La méritocratie est-elle une utopie?

Serons-nous en mesure de rendre nos entreprises et nos organisations plus équitables et de récompenser objectivement les employés méritants? Une telle situation relève-t-elle de l'utopie? Le professeur Castilla, dans la foulée d'une autre étude qu'il a menée sur le sujet, nous apprend que les biais manifestés par les gestionnaires peuvent être atténués par deux moyens : la transparence de l'information, permettant ainsi la comparaison des performances entre employés, et l'imputabilité, forçant ainsi le gestionnaire à considérer deux fois plutôt qu'une le jugement qu'il porte sur un employé.

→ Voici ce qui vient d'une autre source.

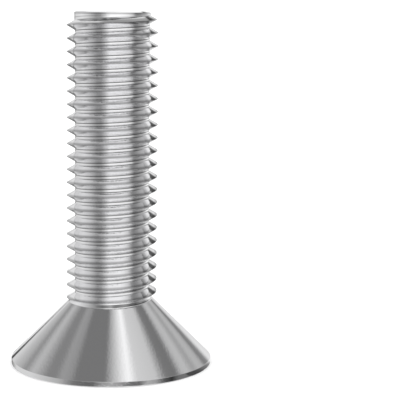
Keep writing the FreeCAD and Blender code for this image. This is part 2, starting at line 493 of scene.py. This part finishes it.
def thread_painted_shade(tree, place):
    """Painted shade across the thread, and nothing outside the thread."""
    split = node(tree, "ShaderNodeSeparateXYZ", {"Vector": place}).outputs
    angle = calculate(tree, "ARCTAN2", split["Y"], split["X"])
    turns = calculate(tree, "MULTIPLY_ADD", angle, -1 / TURN, 0.5 - thread_height(0) / PITCH)
    offset = calculate(tree, "MULTIPLY_ADD", split["Z"], 1 / (PITCH * MILLIMETRE), turns)
    share = calculate(tree, "FRACT", offset)
    across = ramp(tree, share, [(height + 0.5, darkness) for height, darkness in PAINTED_SHADE_LINES])
    low = span(tree, split["Z"], LINES_START * MILLIMETRE, LINES_FULL * MILLIMETRE)
    high = span(tree, split["Z"], FADE_END_HEIGHT * MILLIMETRE, (FADE_END_HEIGHT - PITCH / 2) * MILLIMETRE)
    return calculate(tree, "MULTIPLY", across, calculate(tree, "MULTIPLY", low, high))


def tip_painted_shade(tree, place):
    """Painted shade at the tip: a dark reflection on the last flank and a shaded line under the edge."""
    split = node(tree, "ShaderNodeSeparateXYZ", {"Vector": place}).outputs
    level = node(tree, "ShaderNodeVectorMath", {0: place, 1: (1, 1, 0)}, operation="MULTIPLY")
    out = node(tree, "ShaderNodeVectorMath", {0: level.outputs["Vector"]}, operation="LENGTH")
    measures = {"up": split["Z"], "right": split["X"], "out": out.outputs["Value"]}
    darkness = 0.0
    for strength, sides in TIP_PAINTED_SHADE:
        metres = [(measures[what], start * MILLIMETRE, end * MILLIMETRE) for what, start, end in sides]
        darkness = calculate(tree, "MAXIMUM", darkness, within(tree, strength, metres))
    return darkness


def polished_steel():
    """Bright steel with painted shade on the thread and at the tip, clouds in its gloss and a fine grain.
    """
    material = bpy.data.materials.new("polished_steel")
    material.use_nodes = True
    tree = material.node_tree
    shader = tree.nodes["Principled BSDF"]
    place = node(tree, "ShaderNodeTexCoord").outputs["Object"]
    clouds = node(tree, "ShaderNodeTexNoise", {
        "Vector": place, "Scale": GLOSS_SCALE, "Detail": GLOSS_DETAIL,
    })
    gloss = node(tree, "ShaderNodeMapRange", {
        "Value": clouds.outputs["Fac"], "From Min": GLOSS_CLOUDS[0], "From Max": GLOSS_CLOUDS[1],
        "To Min": ROUGHNESS[0], "To Max": ROUGHNESS[1],
    })
    grain = node(tree, "ShaderNodeTexNoise", {
        "Vector": place, "Scale": GRAIN_SCALE, "Detail": GRAIN_DETAIL,
    })
    bump = node(tree, "ShaderNodeBump", {
        "Height": grain.outputs["Fac"], "Strength": GRAIN_STRENGTH, "Distance": GRAIN_HEIGHT,
    })
    # Painted shade: the dark lines on the thread and the dark parts at the tip darken the base colour.
    darkness = calculate(tree, "MAXIMUM", thread_painted_shade(tree, place), tip_painted_shade(tree, place))
    colour = blend(tree, darkness, (STEEL_GREY, STEEL_GREY, STEEL_BLUE, 1), even(STEEL_PAINTED_SHADE))
    tree.links.new(colour, shader.inputs["Base Color"])
    tree.links.new(gloss.outputs["Result"], shader.inputs["Roughness"])
    tree.links.new(bump.outputs["Normal"], shader.inputs["Normal"])
    shader.inputs["Metallic"].default_value = 1.0
    return material


# Half the side of the square floor, in metres, and how much light the floor throws back
FLOOR_HALF = 30.0
FLOOR_GREY = 0.93


def pale_floor():
    """Plain pale floor, left out of the steel's reflections."""
    material = bpy.data.materials.new("pale_floor")
    material.use_nodes = True
    shader = material.node_tree.nodes["Principled BSDF"]
    shader.inputs["Base Color"].default_value = even(FLOOR_GREY)
    shader.inputs["Roughness"].default_value = 1.0
    shader.inputs["Specular IOR Level"].default_value = 0.0
    mesh = bpy.data.meshes.new("floor")
    signs = ((-1, -1), (1, -1), (1, 1), (-1, 1))
    mesh.from_pydata([(x * FLOOR_HALF, y * FLOOR_HALF, 0) for x, y in signs], [], [(0, 1, 2, 3)])
    mesh.materials.append(material)
    floor = bpy.data.objects.new("floor", mesh)
    bpy.context.scene.collection.objects.link(floor)
    floor.visible_glossy = False


# The studio's soft panels as (angle in degrees, grey value from 0 to 1 on screen). Overhead, the
# angle leans from straight up to the right. The others go round from the camera's side to the
# right: level with the screw, then a skirt just under that, then a band below the skirt. The nadir
# is one even grey.
OVERHEAD = [
    (-105, 0.97), (-85, 0.88), (-67, 0.76), (-59, 0.67), (-55, 0.55), (-50, 0.72), (-46, 0.62),
    (-42, 0.50), (-38, 0.50), (-34, 0.59), (-29, 0.56), (-25, 0.45), (-5, 0.45), (0, 0.66), (13, 0.97),
    (19, 0.80), (31, 0.76), (37, 0.46), (43, 0.44), (46, 0.70), (49, 0.73), (53, 0.60), (56, 0.70),
    (59.5, 0.68), (63, 0.48), (68, 0.55), (76, 0.77), (90, 0.84), (105, 0.95),
]
LEVEL = [
    (-178, 0.93), (-168, 0.88), (-159, 0.80), (-105, 0.88), (-80, 0.80), (-50, 0.57), (-36, 0.60),
    (-24, 0.78), (-14, 0.93), (-6, 1.01), (20, 1.00), (32, 0.98), (46, 0.93), (58, 0.85), (66, 0.73),
    (73, 0.56), (81, 0.51), (91, 0.56), (100, 0.64), (110, 0.69), (121, 0.76), (131, 0.86), (138, 0.94),
    (148, 0.96), (158, 0.87), (167, 0.84), (176, 0.93),
]
SKIRT = [
    (-178, 0.93), (-168, 0.88), (-159, 0.80), (-105, 0.88), (-84, 0.80), (-50, 0.60), (-38, 0.46),
    (-24, 0.42), (-12, 0.54), (-4, 0.63), (6, 0.56), (16, 0.47), (26, 0.50), (36, 0.56), (46, 0.54),
    (58, 0.40), (69, 0.38), (74, 0.34), (81, 0.41), (90, 0.50), (98, 0.53), (106, 0.48), (114, 0.54),
    (121, 0.68), (131, 0.80), (138, 0.93), (148, 0.96), (158, 0.87), (167, 0.84), (176, 0.93),
]
BELOW = [
    (-178, 0.45), (-163, 0.52), (-152, 0.66), (-140, 0.82), (-105, 0.82), (-62, 0.68), (-44, 0.44),
    (-22, 0.35), (-10, 0.56), (0, 0.64), (10, 0.56), (20, 0.42), (31, 0.36), (42, 0.66), (51, 0.60),
    (62, 0.34), (73, 0.18), (83, 0.42), (93, 0.44), (103, 0.34), (113, 0.50), (123, 0.72), (138, 0.92),
]
NADIR = 0.85

# Where each band takes over from the one above it, as the upward part of a direction of length 1.
# Under the band below, the level panels return, and then comes the even nadir. The overhead panels
# take over where the upward part, plus a share of the part to the back, is large enough.
SKIRT_SPAN = (-0.145, -0.160)
BELOW_SPAN = (-0.245, -0.255)
RETURN_SPAN = (-0.290, -0.305)
NADIR_SPAN = (-0.70, -0.82)
OVERHEAD_TILT = 0.25
OVERHEAD_SPAN = (0.28, 0.42)

# Single panels, two before the screw but not at its left and five behind it, as the grey value and
# the sides between which the panel lies. A side says which part of a direction is measured, and
# where the panel sets in and is full.
FRONT = [("front", 0.35, 0.45), ("right", -0.30, -0.15)]
BACK = [("back", 0.70, 0.78)]
NARROW = [("right", -0.44, -0.38), ("right", 0.44, 0.38)]
PANELS = [
    (0.93, FRONT + [("up", 0.10, 0.30)]),
    (0.56, FRONT + [("up", 0.62, 0.68)]),
    (0.95, [("back", 0.24, 0.34), ("up", 0.45, 0.55)] + NARROW),
    (0.86, BACK + [("up", 0.12, 0.18)] + NARROW),
    (0.34, BACK + [("up", 0.27, 0.35), ("up", 0.56, 0.50), ("right", 0.19, 0.25)] + NARROW),
    (0.48, BACK + [
        ("up", -0.14, -0.18), ("up", -0.42, -0.36), ("right", -0.06, -0.12), ("right", -0.34, -0.28),
    ]),
    (0.25, BACK + [
        ("up", 0.09, 0.05), ("up", -0.20, -0.16), ("right", -0.28, -0.32), ("right", -0.44, -0.40),
    ]),
]

# Even light for all that isn't a reflection
ROOM_LIGHT = 1.4

# Grey values of the card that the land mirrors at its right end, by the angle round the axis: a
# glowing card that paints the floor's shade close to the head into the reflection. Then the card's ends
# in degrees, the step between its faces, and its width in millimetres.
CARD = [(52, 0.28), (60, 0.28), (65, 0.33), (70, 0.43), (75, 0.47), (80, 0.56), (84, 0.75), (88, 0.92)]
CARD_START = 52
CARD_END = 91
CARD_STEP = 3
CARD_REACH = 2.0


def light_from(grey):
    """Light that the camera shows as this sRGB grey, once the steel has taken its share."""
    return ((grey + 0.055) / 1.055) ** 2.4 / STEEL_GREY


def bearing_of(tree, split):
    """Angle round the axis, from the camera's side to the right."""
    front = calculate(tree, "MULTIPLY", split["Y"], -1.0)
    return calculate(tree, "ARCTAN2", split["X"], front)


def panels(tree, angle, stops):
    """Brightness by angle, running evenly from one stop to the next."""
    share = span(tree, angle, -math.pi, math.pi)
    return ramp(tree, share, [(degrees / 360 + 0.5, light_from(grey)) for degrees, grey in stops])


def studio():
    """World of soft panels for reflections, and even white light for the floor and the backdrop."""
    world = bpy.data.worlds.new("studio")
    bpy.context.scene.world = world
    world.use_nodes = True
    tree = world.node_tree
    way = node(tree, "ShaderNodeTexCoord").outputs["Generated"]
    split = node(tree, "ShaderNodeSeparateXYZ", {"Vector": way}).outputs
    front = calculate(tree, "MULTIPLY", split["Y"], -1.0)
    parts = {"right": split["X"], "back": split["Y"], "front": front, "up": split["Z"]}
    bearing = bearing_of(tree, split)
    lean = calculate(tree, "ARCTAN2", split["X"], split["Z"])
    level = panels(tree, bearing, LEVEL)
    light = level
    for colour, (start, end) in (
        (panels(tree, bearing, SKIRT), SKIRT_SPAN),
        (panels(tree, bearing, BELOW), BELOW_SPAN),
        (level, RETURN_SPAN),
        (even(light_from(NADIR)), NADIR_SPAN),
    ):
        light = blend(tree, span(tree, split["Z"], start, end), light, colour)
    raised = calculate(tree, "MULTIPLY_ADD", split["Y"], OVERHEAD_TILT, split["Z"])
    light = blend(tree, span(tree, raised, *OVERHEAD_SPAN), light, panels(tree, lean, OVERHEAD))
    for grey, sides in PANELS:
        share = within(tree, 1.0, [(parts[part], start, end) for part, start, end in sides])
        light = blend(tree, share, light, even(light_from(grey)))
    glossy = node(tree, "ShaderNodeLightPath").outputs["Is Glossy Ray"]
    light = blend(tree, glossy, even(ROOM_LIGHT), light)
    tree.links.new(light, tree.nodes["Background"].inputs["Color"])


def glowing_card():
    """Material of the card: its own light, by the angle round the axis, which paints the floor's shade
    near the head into reflections.
    """
    material = bpy.data.materials.new("card")
    material.use_nodes = True
    tree = material.node_tree
    place = node(tree, "ShaderNodeTexCoord").outputs["Object"]
    split = node(tree, "ShaderNodeSeparateXYZ", {"Vector": place}).outputs
    glow = node(tree, "ShaderNodeEmission", {"Color": panels(tree, bearing_of(tree, split), CARD)})
    tree.links.new(glow.outputs[0], tree.nodes["Material Output"].inputs["Surface"])
    return material


def add_card():
    """Curved glowing card on the floor beside the head, which only the screw's reflections show: a painted
    reflection of the floor's shade close to the head.
    """
    points = []
    for degrees in range(CARD_START, CARD_END + 1, CARD_STEP):
        turn = math.radians(degrees)
        for radius in (HEAD_RADIUS, HEAD_RADIUS + CARD_REACH):
            points.append((radius * math.sin(turn) * MILLIMETRE, -radius * math.cos(turn) * MILLIMETRE, 0))
    faces = [(n, n + 1, n + 3, n + 2) for n in range(0, len(points) - 2, 2)]
    mesh = bpy.data.meshes.new("card")
    mesh.from_pydata(points, [], faces)
    mesh.materials.append(glowing_card())
    card = bpy.data.objects.new("card", mesh)
    bpy.context.scene.collection.objects.link(card)
    card.visible_camera = False
    card.visible_diffuse = False
    card.visible_transmission = False
    card.visible_shadow = False


# The camera as fitted to the photograph: place in metres, angles in degrees, lens and sensor in
# millimetres, and the nearest and farthest metres that it sees
CAMERA_PLACE = (0.0, -0.20336, 0.05454)
CAMERA_TURN = 3.84
CAMERA_TILT = 8.11
CAMERA_ROLL = -0.73
CAMERA_LENS = 119.22
CAMERA_SENSOR = 36.0
CAMERA_NEAR = 0.01
CAMERA_FAR = 100.0


def add_camera():
    """Camera at the photograph's viewing angle."""
    turn, tilt, roll = (math.radians(angle) for angle in (CAMERA_TURN, CAMERA_TILT, CAMERA_ROLL))
    ahead = Vector((math.sin(turn) * math.cos(tilt), math.cos(turn) * math.cos(tilt), -math.sin(tilt)))
    level = Vector((math.cos(turn), -math.sin(turn), 0))
    up = level.cross(ahead)
    right = level * math.cos(roll) - up * math.sin(roll)
    up = level * math.sin(roll) + up * math.cos(roll)
    lens = bpy.data.cameras.new("camera")
    lens.lens = CAMERA_LENS
    lens.sensor_width = CAMERA_SENSOR
    lens.clip_start = CAMERA_NEAR
    lens.clip_end = CAMERA_FAR
    camera = bpy.data.objects.new("camera", lens)
    axes = Matrix((right, up, -ahead)).transposed().to_4x4()
    camera.matrix_world = Matrix.Translation(CAMERA_PLACE) @ axes
    bpy.context.scene.collection.objects.link(camera)
    bpy.context.scene.camera = camera


add_camera()
pale_floor()
studio()
add_card()
bpy.context.scene.view_settings.view_transform = "Standard"

screw = make_screw(polished_steel())
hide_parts("socket_screw")
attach(screw, "root")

Mais d'ici à ce que de tels mécanismes soient mis en place dans nos milieux de travail pour contrer ces biais, l'enfer restera pavé de bonnes intentions...


Notes

1. Castilla, E. J. (2008). « Gender, race, and meritocracy in Organizational careers ». American Journal of Sociology, 113(6), pp. 1479-1526.

2. Uhlmann, E. L., & Cohen, G. L. (2007). « I think it, therefore it's true: Effects of self-perceived objectivity on hiring discrimination ». Organizational Behavior and Human Decision Processes, 104(2), pp. 207-223.